Aoraï
Overview
The Aoraï plug-in provides a method to automatically annotate a C program according to a state automaton describing the sequences of function calls that are allowed during an execution of the program. The classical method to validate annotations is to use the Wp or Eva plug-ins.
Installation Dependencies
Aoraï is available in the main Frama-C distribution. It used to be available from http://amazones.gforge.inria.fr/aorai, but that website no longer exists, and the version that used to be hosted there was obsolete and did not compile with newer versions of Frama-C.
Usage
The plug-in is activated with the following command line:
frama-c file.c -aorai-automata file.ya
file.ya
is supposed to contain the description of the automaton using a simple format specific to Aoraï.
Other options include:
-aorai-verbose
: Gives some information during computation, such as used/produced files and heuristics applied.-aorai-dot
: Generates a dot file of the automaton. Dot is a graph format used by the GraphViz tool.-aorai-acceptance
: If set, considers acceptation states (Only on finite traces). If not, only the safety is verified.-aorai-output-c-file
: file Outputs the annotated program in file (the default is to derive a name from the one of the first input file).-aorai-help
: Gives the whole list of options.
Installation Dependencies
- Only the safety part of properties is checked. The liveness part is not truly considered. Currently, a liveness property is only a restriction that the terminating state of the program has to be an accepting state. Hence, if the program terminates, then the liveness property is verified.

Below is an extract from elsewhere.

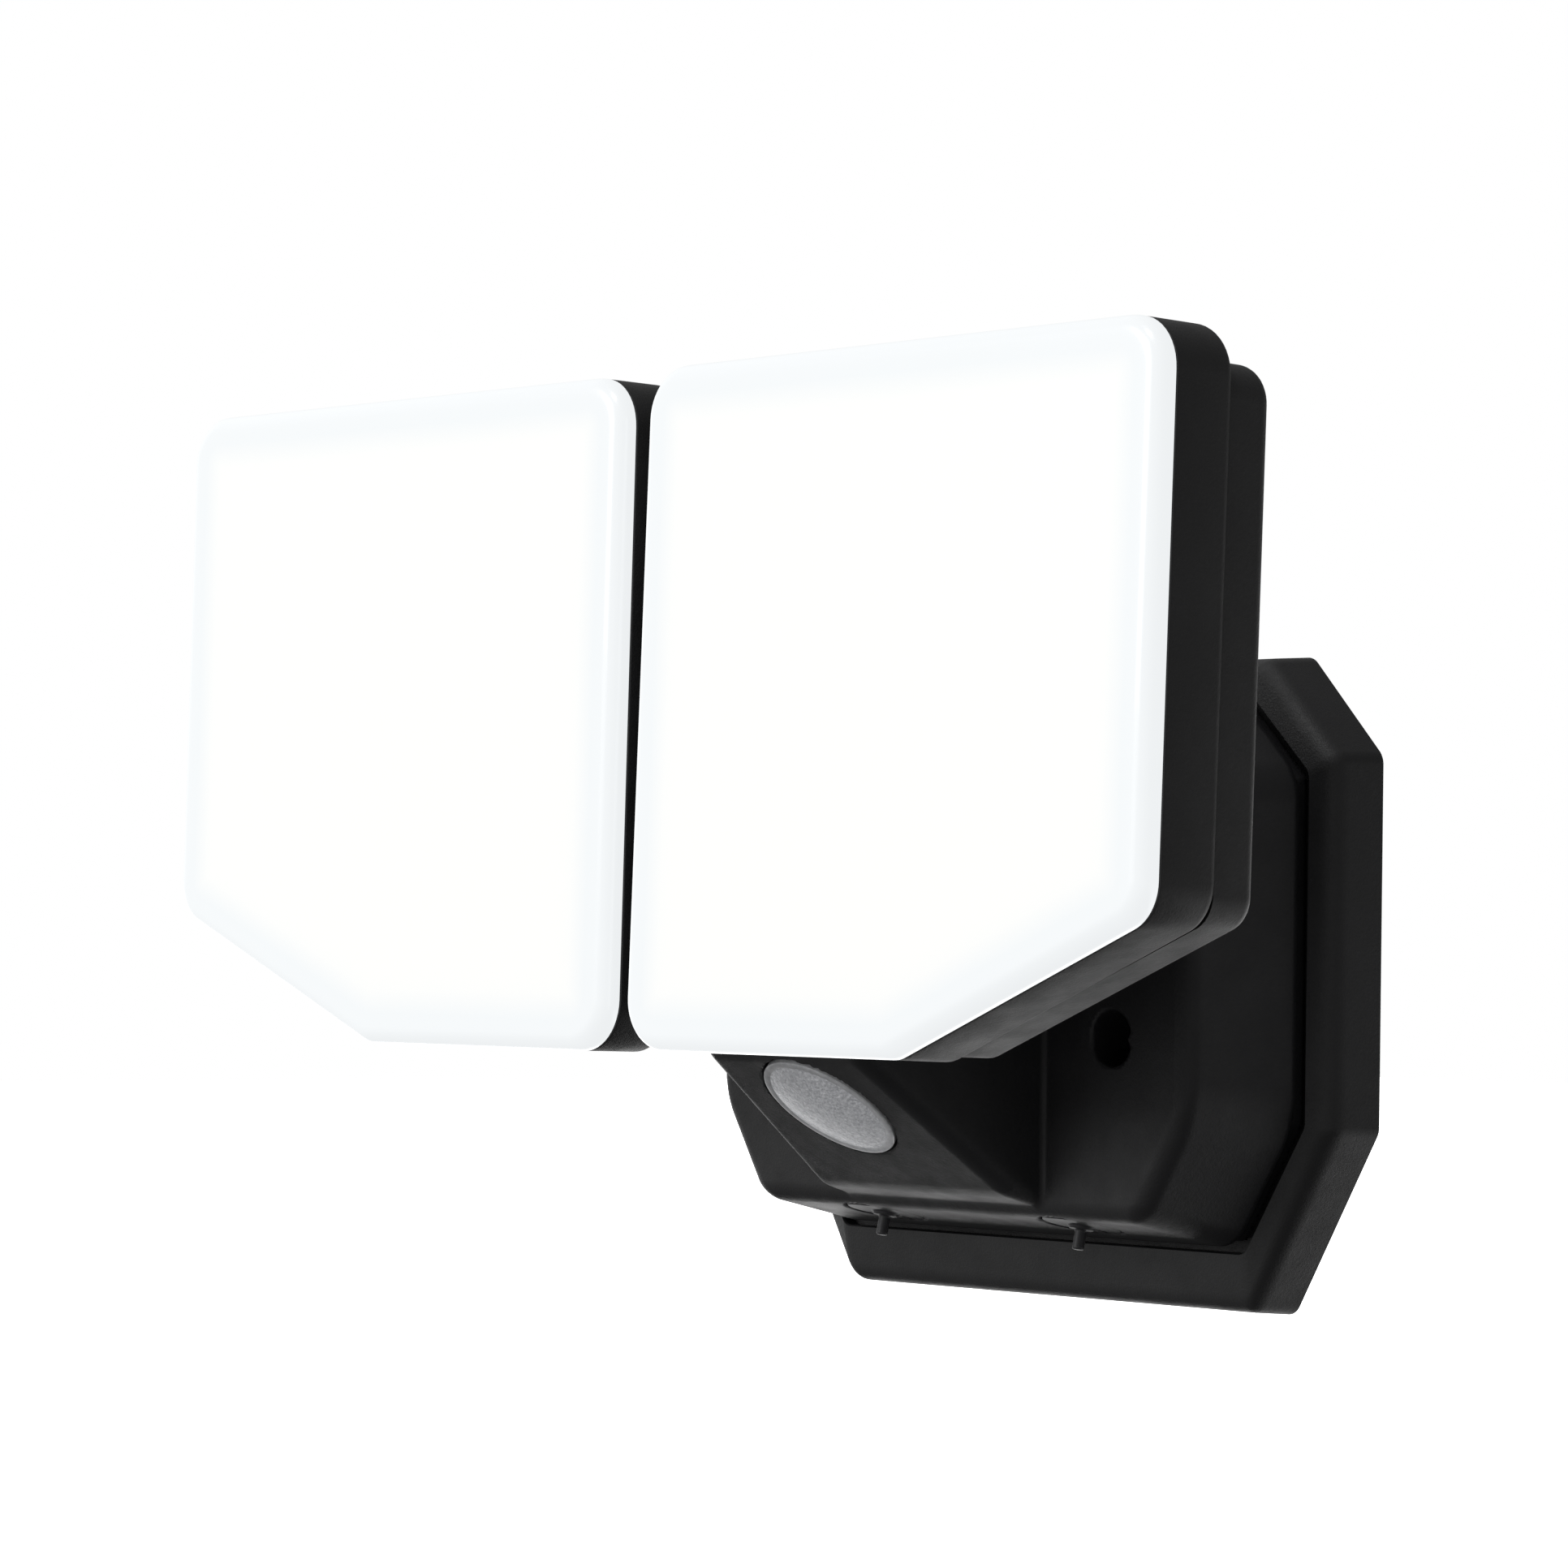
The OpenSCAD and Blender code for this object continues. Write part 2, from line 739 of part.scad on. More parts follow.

- Currently, function pointers are not supported.
- In the init state from the automaton, conditions on C arrays and C structures are not statically evaluated (which would be an optimization) but are supported.
Contact
Aoraï has been originally written by Nicolas Stouls, CITI Labs, Phenix team. It is currently maintained by CEA List as part of the main Frama-C distribution. See our contact page for more information.
End Note: to the question “Why this name: Aoraï?” my answer is: why not? Aoraï is the name of the tallest reachable mount in the Tahiti island and its reachability is not always obvious.